All three hundreds in this Test were ones to marvel at and savour. The other two were scored by two of the pre-eminent all-rounders in the women’s game right now; it is to Davidson-Richards’s credit that despite her relative lack of international experience, she did not look out of place grouped with that pair. The way she was flexible in her own method in response to the bowling she faced and the match situation belied her international inexperience. She was equally comfortable digging in to score nine off the first 45 deliveries she faced as she was accelerating to score 50 off the last 73 she encountered.

It is a success story that someone at the age of 28 who did not possess a full-time contract back in 2020 can thrive now. At 28, she’s England’s oldest Test debutant in twenty years. That should be the age that players reach their prime; it is a good thing that the financial realities of a professional career in the game now mean that players who make good on their promise later than others can still have successful international careers.

Her Kent coach, David Hathrill had long suspected that Test cricket was the format that would suit her most. “Working with her over a period of time I’ve seen the quality that she has,” Hathrill told Wisden.com. “I think she’s definitely somebody that’s suited to the longer formats.”

England’s quest for a first win on home soil since 2005 did not end in victory but there were still plenty of moments that bode well for the future. The four debutants were all genuinely impressive. Aside from Davidson-Richards, Lauren Bell got the new ball to talk, Emma Lamb was assured at the top of the order and Issy Wong was the protagonist in the most thrilling passage of play in the match – her spell under lights on the third evening.

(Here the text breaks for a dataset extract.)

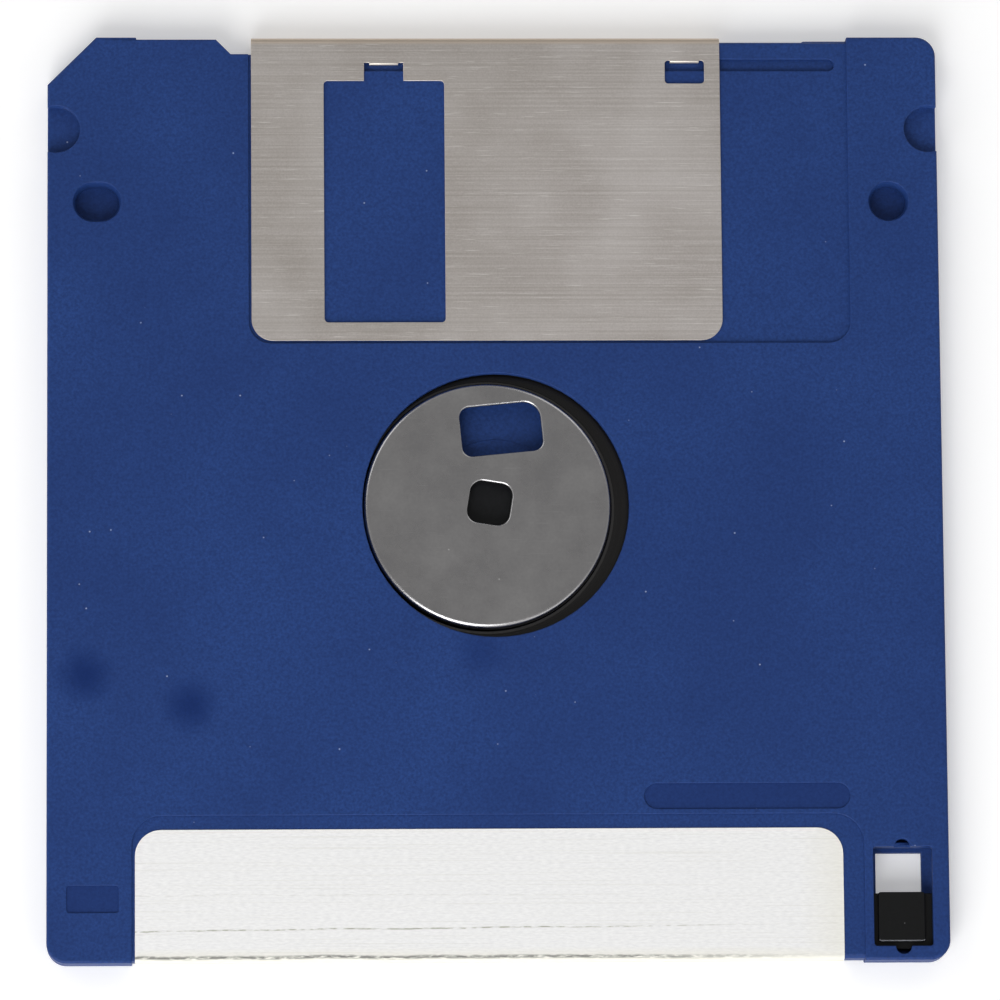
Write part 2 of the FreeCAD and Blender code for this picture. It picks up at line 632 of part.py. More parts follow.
def rear_shell():
    """The half with the hub hole, locating holes, guide groove and slider slot."""
    skin = CAVITY_ROOF
    recess = f"case_thickness - {SHUTTER_RECESS}"
    label_skin = "case_thickness - label_recess_depth"
    body = shell("rear_shell", PARTING, PARTING, skin, recess, label_skin, LABEL_RECESS_TOP, 1)
    inset = "(locating_slot_length / 2 - locating_radius)"

    # Bosses carry the blind holes down to the other half
    boss_height = f"2 * {CAVITY_HEIGHT}"
    sketch = sketch_on(body, "locating_bosses_outline", "plate")
    draw_circle(sketch, LOCATING_X, LOCATING_Y, "locating_radius + locating_boss_wall")
    left = f"-{LOCATING_X} - {inset}"
    right = f"-{LOCATING_X} + {inset}"
    draw_obround(sketch, left, right, LOCATING_Y, "locating_radius + locating_boss_wall")
    raise_solid(body, sketch, boss_height, "locating_bosses")

    hole_low = "case_thickness - locating_depth"
    sketch = sketch_on(body, "locating_holes_outline", hole_low)
    draw_circle(sketch, LOCATING_X, LOCATING_Y, "locating_radius")
    draw_obround(sketch, left, right, LOCATING_Y, "locating_radius")
    cut(body, sketch, "locating_depth", "locating_holes")

    # Each locating hole widens towards its rim
    sketch = sketch_on(body, "locating_leads_outline", "case_thickness - locating_lead_depth")
    draw_circle(sketch, LOCATING_X, LOCATING_Y, "locating_radius")
    draw_obround(sketch, left, right, LOCATING_Y, "locating_radius")
    cut(body, sketch, "locating_lead_depth", "locating_leads", "locating_lead_angle")

    sketch = sketch_on(body, "side_bosses_outline", PARTING)
    middle = f"({HALF_LENGTH} - side_recess_front)"
    reach = "(side_recess_radius + side_recess_wall)"
    inner = f"({HALF_WIDTH} - side_recess_inset - {reach})"
    low = f"{middle} - {reach}"
    high = f"{middle} + {reach}"
    draw_box(sketch, inner, f"{HALF_WIDTH} - wall / 2", low, high)
    draw_box(sketch, f"wall / 2 - {HALF_WIDTH}", f"-{inner}", low, high)
    raise_solid(body, sketch, CAVITY_HEIGHT, "side_bosses")

    sketch = sketch_on(body, "side_recesses_outline", "case_thickness - side_recess_depth")
    draw_circle(sketch, f"{HALF_WIDTH} - side_recess_inset", middle, "side_recess_radius")
    draw_circle(sketch, f"side_recess_inset - {HALF_WIDTH}", middle, "side_recess_radius")
    cut(body, sketch, "side_recess_depth", "side_recesses")

    sketch = sketch_on(body, "hub_hole_outline", skin)
    draw_circle(sketch, "0", HUB_HOLE_Y, "hub_hole_radius")
    cut(body, sketch, "plate", "hub_hole")

    sketch = sketch_on(body, "guide_groove_outline", f"{recess} - groove_depth")
    half = "groove_width / 2"
    draw_obround(sketch, "-groove_left", GROOVE_RIGHT, f"{GROOVE_BACK} - {half}", half)
    cut(body, sketch, "groove_depth", "guide_groove")

    sketch = sketch_on(body, "slider_slot_outline", skin)
    left = f"{SLOT_X} - slot_width / 2"
    right = f"{SLOT_X} + slot_width / 2"
    low = f"{SLOT_Y} - slot_length / 2"
    high = f"{SLOT_Y} + slot_length / 2"
    draw_box(sketch, left, right, low, high, "slot_corner")
    cut(body, sketch, "plate", "slider_slot")

    for end, y, foot in (("rear", low, PARTING), ("front", high, skin)):
        sketch = sketch_on(body, f"{end}_notch_outline", foot)
        draw_circle(sketch, SLOT_X, y, "finger_notch_radius")
        cut(body, sketch, f"case_thickness - {foot}", f"{end}_finger_notch")

    sketch = sketch_on(body, "pill_recess_outline", "case_thickness - recess_depth")
    reach = "(pill_length / 2 - pill_width / 2)"
    middle = f"({HALF_WIDTH} - pill_inset_x)"
    level = f"{LABEL_RECESS_TOP} + pill_above_label"
    draw_obround(sketch, f"{middle} - {reach}", f"{middle} + {reach}", level, "pill_width / 2")
    cut(body, sketch, "recess_depth", "pill_recess")

    sketch = sketch_on(body, "plate_recess_outline", "case_thickness - recess_depth")
    half = "(plate_recess_length / 2)"
    side = "(plate_recess_width / 2)"
    x = f"(plate_recess_inset_x - {HALF_WIDTH})"
    y = f"(plate_recess_inset_y - {HALF_LENGTH})"
    corner = "plate_recess_corner"
    draw_box(sketch, f"{x} - {half}", f"{x} + {half}", f"{y} - {side}", f"{y} + {side}", corner)
    cut(body, sketch, "recess_depth", "plate_recess")

    top = size("case_thickness")
    hub_y = size(HUB_HOLE_Y)
    def hub_rim(edge):
        # The hub hole's edge where it meets the outer face
        middle = edge.BoundBox.Center
        return lies_at(edge, top) and abs(middle.x) < 1 and abs(middle.y - hub_y) < 1

    bevel_edges(body, "hub_hole_bevel", "hub_hole_bevel_edge", hub_rim)


# Shutter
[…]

But there were also familiar frustrations. Regular bursts of rainfall took the best part of a day out of the match and the lack of a fifth day robbed the Test of the finale it deserved. The schedule was also not fitting for the quality of cricket on display, either. None of the four days were scheduled on a weekend day – when was the last time this happened for an England men’s Test? Half of the Test was played out in front of meagre crowds. Yes, the rain didn’t help but the scheduling was surely the more dominant factor.

The location plays a part, too. Not since 2001 have England played a women’s Test at a men’s Test venue. Holding Tests in the middle of the week at smaller grounds in smaller cities is not giving women’s Test cricket its best chance to succeed. If anything, it’s setting it up to fail. The women’s Hundred last summer showed that there is a large potential audience of people who want to watch elite women’s cricket. The current scheduling does not do enough to feed into that.

It is not all doom and gloom, though. The fixture list is slowly starting to reflect the growing demand for the women’s game. The women’s international summer comes to an end with an ODI at Lord’s, which, preposterously, is England’s first international at the ground since they lifted the World Cup trophy there in 2017. And even at Taunton, a fine venue that should be applauded for the pitch it produced and whose ground-staff worked tirelessly to ensure there was as much cricket played as possible, there were heartwarming stories that demonstrated the game’s growth and future potential.

For instance, there was one spectator, a solo traveller from Bracknell, who was at the ground for all four days having only discovered his love for the game having first listened to Kate Cross and Alex Hartley’s No Balls podcast in 2020. Within two years, that initial curiosity had transformed into devoted and dedicated support.

That is not an isolated example of the sport’s expanding fandom. The support is out there, the game just needs to do more to engage with it. As Davidson-Richards showed, it’s never too late to invest in the right places.